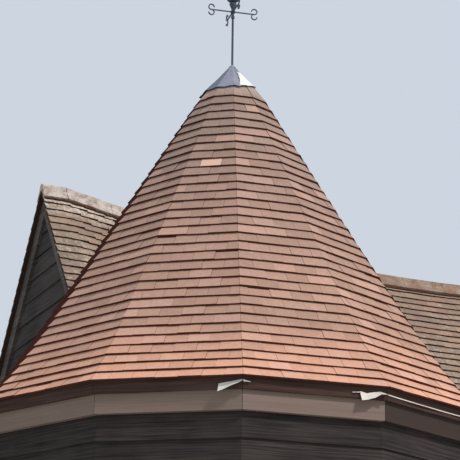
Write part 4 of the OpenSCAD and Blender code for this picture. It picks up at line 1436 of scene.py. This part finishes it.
class OAST_OT_stage(bpy.types.Operator):
    """Sets up the camera, the lights, the pale surroundings and the floor"""

    bl_idname = "oast.stage"
    bl_label = "Stage"

    def execute(self, context):
        scene, stage = context.scene, context.scene.oast_stage
        level = CAMERA_HEADING.normalized()
        ahead = level * math.cos(CAMERA_PITCH) + UP * math.sin(CAMERA_PITCH)
        right = ahead.cross(UP).normalized()
        self.set_camera(scene, stage, ahead, right)
        self.hang_lamp(scene, stage, level, right)
        self.surround(scene, stage)
        self.lay_floor(scene, stage)
        scene.view_settings.view_transform = "Standard"
        return {"FINISHED"}

    def set_camera(self, scene, stage, ahead, right):
        """The photograph's view, rolled a little about its own line."""
        top = right.cross(ahead)
        rolled_right = right * math.cos(CAMERA_ROLL) + top * math.sin(CAMERA_ROLL)
        rolled_top = top * math.cos(CAMERA_ROLL) - right * math.sin(CAMERA_ROLL)
        eye = bpy.data.cameras.new("camera")
        eye.lens, eye.sensor_width, eye.sensor_fit = stage.lens, SENSOR, "HORIZONTAL"
        eye.clip_end = FAR
        camera = put_in(scene, "camera", eye)
        turn = Matrix((rolled_right, rolled_top, -ahead)).transposed().to_4x4()
        camera.matrix_world = Matrix.Translation(AXIS + CAMERA_PLACE) @ turn
        scene.camera = camera

    def hang_lamp(self, scene, stage, level, right):
        lamp = bpy.data.lights.new("key", "SUN")
        lamp.energy, lamp.angle, lamp.color = stage.key, LAMP_SPREAD, LAMP_COLOUR
        to_right, to_front, to_top = LAMP_TOWARD
        toward = right * to_right + level * to_front + UP * to_top
        key = put_in(scene, "key", lamp)
        key.rotation_mode = "QUATERNION"
        key.rotation_quaternion = toward.to_track_quat("Z", "Y")

    def surround(self, scene, stage):
        """Even light all round, and a plain pale sky wherever the surroundings are seen."""
        world = bpy.data.worlds.new("surroundings")
        scene.world = world
        world.use_nodes = True
        nodes, links = world.node_tree.nodes, world.node_tree.links
        nodes.clear()
        path = nodes.new("ShaderNodeLightPath")
        seen = path.outputs["Is Camera Ray"]
        for ray in ("Is Glossy Ray", "Is Transmission Ray"):
            either = nodes.new("ShaderNodeMath")
            either.operation = "MAXIMUM"
            links.new(seen, either.inputs[0])
            links.new(path.outputs[ray], either.inputs[1])
            seen = either.outputs[0]
        mix = nodes.new("ShaderNodeMixShader")
        links.new(seen, mix.inputs[0])
        for n, (tone, strength) in enumerate(((SKY_LIGHT, stage.fill), ((*stage.sky, 1.0), 1.0))):
            glow = nodes.new("ShaderNodeBackground")
            glow.inputs[0].default_value = tone
            glow.inputs[1].default_value = strength
            links.new(glow.outputs[0], mix.inputs[n + 1])
        links.new(mix.outputs[0], nodes.new("ShaderNodeOutputWorld").inputs[0])

    def lay_floor(self, scene, stage):
        bm = bmesh.new()
        bmesh.ops.create_circle(bm, cap_ends=True, segments=96, radius=FLOOR_R)
        mesh = bpy.data.meshes.new("floor")
        bm.to_mesh(mesh)
        bm.free()
        f = Finish("pale_floor", Specular_IOR_Level=0.1)
        tone = f.cloud(0.6, 3.0)
        base = f.shade(tuple(stage.floor), 0.96 + tone * 0.08)
        mesh.materials.append(f.done(base, 0.9 + tone * 0.05))
        floor = put_in(scene, "floor", mesh)
        floor.location.z = -FLOOR_DROP


class OAST_PT_dressing(bpy.types.Panel):
    """Lists the steps that dress the oast house, in their order"""

    bl_idname = "OAST_PT_dressing"
    bl_label = "Oast house"
    bl_space_type = "VIEW_3D"
    bl_region_type = "UI"
    bl_category = "Oast"

    def draw(self, context):
        for name in GROUPS:
            box = self.layout.box()
            group = getattr(context.scene, name)
            for setting in settings_of(group):
                box.prop(group, setting)
        for step in STEPS:
            self.layout.operator(step.bl_idname)


GROUPS = {
    "oast_tiles": OastTileSizes, "oast_boards": OastBoardSizes,
    "oast_colours": OastColours, "oast_stage": OastStage,
}
STEPS = (
    OAST_OT_kiln_tiles, OAST_OT_barn_tiles, OAST_OT_ridge, OAST_OT_kiln_boards,
    OAST_OT_barn_boards, OAST_OT_bricks, OAST_OT_lead, OAST_OT_eaves, OAST_OT_joinery,
    OAST_OT_finishes, OAST_OT_stage,
)


def register():
    for cls in (*GROUPS.values(), *STEPS, OAST_PT_dressing):
        bpy.utils.register_class(cls)
    for name, cls in GROUPS.items():
        setattr(bpy.types.Scene, name, PointerProperty(type=cls))


def unregister():
    for name in GROUPS:
        delattr(bpy.types.Scene, name)
    for cls in reversed((*GROUPS.values(), *STEPS, OAST_PT_dressing)):
        bpy.utils.unregister_class(cls)


def main():
    register()
    for step in STEPS:
        getattr(bpy.ops.oast, step.bl_idname.split(".")[1])()


if __name__ == "__main__":
    main()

□ □ □

- _Given problem_: Set down the listing in full, keeping every word exactly as it is.

- _Answer to this problem_:
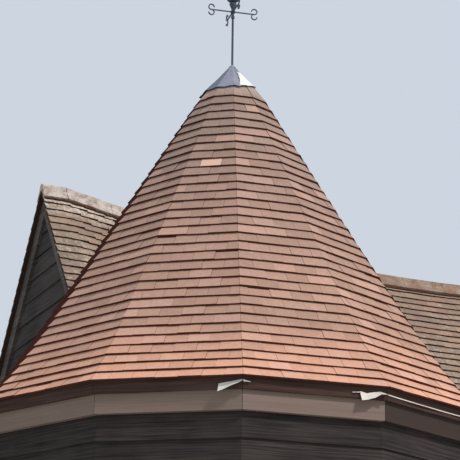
Write part 4 of the OpenSCAD and Blender code for this picture. It picks up at line 1436 of scene.py. This part finishes it.
class OAST_OT_stage(bpy.types.Operator):
    """Sets up the camera, the lights, the pale surroundings and the floor"""

    bl_idname = "oast.stage"
    bl_label = "Stage"

    def execute(self, context):
        scene, stage = context.scene, context.scene.oast_stage
        level = CAMERA_HEADING.normalized()
        ahead = level * math.cos(CAMERA_PITCH) + UP * math.sin(CAMERA_PITCH)
        right = ahead.cross(UP).normalized()
        self.set_camera(scene, stage, ahead, right)
        self.hang_lamp(scene, stage, level, right)
        self.surround(scene, stage)
        self.lay_floor(scene, stage)
        scene.view_settings.view_transform = "Standard"
        return {"FINISHED"}

    def set_camera(self, scene, stage, ahead, right):
        """The photograph's view, rolled a little about its own line."""
        top = right.cross(ahead)
        rolled_right = right * math.cos(CAMERA_ROLL) + top * math.sin(CAMERA_ROLL)
        rolled_top = top * math.cos(CAMERA_ROLL) - right * math.sin(CAMERA_ROLL)
        eye = bpy.data.cameras.new("camera")
        eye.lens, eye.sensor_width, eye.sensor_fit = stage.lens, SENSOR, "HORIZONTAL"
        eye.clip_end = FAR
        camera = put_in(scene, "camera", eye)
        turn = Matrix((rolled_right, rolled_top, -ahead)).transposed().to_4x4()
        camera.matrix_world = Matrix.Translation(AXIS + CAMERA_PLACE) @ turn
        scene.camera = camera

    def hang_lamp(self, scene, stage, level, right):
        lamp = bpy.data.lights.new("key", "SUN")
        lamp.energy, lamp.angle, lamp.color = stage.key, LAMP_SPREAD, LAMP_COLOUR
        to_right, to_front, to_top = LAMP_TOWARD
        toward = right * to_right + level * to_front + UP * to_top
        key = put_in(scene, "key", lamp)
        key.rotation_mode = "QUATERNION"
        key.rotation_quaternion = toward.to_track_quat("Z", "Y")

    def surround(self, scene, stage):
        """Even light all round, and a plain pale sky wherever the surroundings are seen."""
        world = bpy.data.worlds.new("surroundings")
        scene.world = world
        world.use_nodes = True
        nodes, links = world.node_tree.nodes, world.node_tree.links
        nodes.clear()
        path = nodes.new("ShaderNodeLightPath")
        seen = path.outputs["Is Camera Ray"]
        for ray in ("Is Glossy Ray", "Is Transmission Ray"):
            either = nodes.new("ShaderNodeMath")
            either.operation = "MAXIMUM"
            links.new(seen, either.inputs[0])
            links.new(path.outputs[ray], either.inputs[1])
            seen = either.outputs[0]
        mix = nodes.new("ShaderNodeMixShader")
        links.new(seen, mix.inputs[0])
        for n, (tone, strength) in enumerate(((SKY_LIGHT, stage.fill), ((*stage.sky, 1.0), 1.0))):
            glow = nodes.new("ShaderNodeBackground")
            glow.inputs[0].default_value = tone
            glow.inputs[1].default_value = strength
            links.new(glow.outputs[0], mix.inputs[n + 1])
        links.new(mix.outputs[0], nodes.new("ShaderNodeOutputWorld").inputs[0])

    def lay_floor(self, scene, stage):
        bm = bmesh.new()
        bmesh.ops.create_circle(bm, cap_ends=True, segments=96, radius=FLOOR_R)
        mesh = bpy.data.meshes.new("floor")
        bm.to_mesh(mesh)
        bm.free()
        f = Finish("pale_floor", Specular_IOR_Level=0.1)
        tone = f.cloud(0.6, 3.0)
        base = f.shade(tuple(stage.floor), 0.96 + tone * 0.08)
        mesh.materials.append(f.done(base, 0.9 + tone * 0.05))
        floor = put_in(scene, "floor", mesh)
        floor.location.z = -FLOOR_DROP


class OAST_PT_dressing(bpy.types.Panel):
    """Lists the steps that dress the oast house, in their order"""

    bl_idname = "OAST_PT_dressing"
    bl_label = "Oast house"
    bl_space_type = "VIEW_3D"
    bl_region_type = "UI"
    bl_category = "Oast"

    def draw(self, context):
        for name in GROUPS:
            box = self.layout.box()
            group = getattr(context.scene, name)
            for setting in settings_of(group):
                box.prop(group, setting)
        for step in STEPS:
            self.layout.operator(step.bl_idname)


GROUPS = {
    "oast_tiles": OastTileSizes, "oast_boards": OastBoardSizes,
    "oast_colours": OastColours, "oast_stage": OastStage,
}
STEPS = (
    OAST_OT_kiln_tiles, OAST_OT_barn_tiles, OAST_OT_ridge, OAST_OT_kiln_boards,
    OAST_OT_barn_boards, OAST_OT_bricks, OAST_OT_lead, OAST_OT_eaves, OAST_OT_joinery,
    OAST_OT_finishes, OAST_OT_stage,
)


def register():
    for cls in (*GROUPS.values(), *STEPS, OAST_PT_dressing):
        bpy.utils.register_class(cls)
    for name, cls in GROUPS.items():
        setattr(bpy.types.Scene, name, PointerProperty(type=cls))


def unregister():
    for name in GROUPS:
        delattr(bpy.types.Scene, name)
    for cls in reversed((*GROUPS.values(), *STEPS, OAST_PT_dressing)):
        bpy.utils.unregister_class(cls)


def main():
    register()
    for step in STEPS:
        getattr(bpy.ops.oast, step.bl_idname.split(".")[1])()


if __name__ == "__main__":
    main()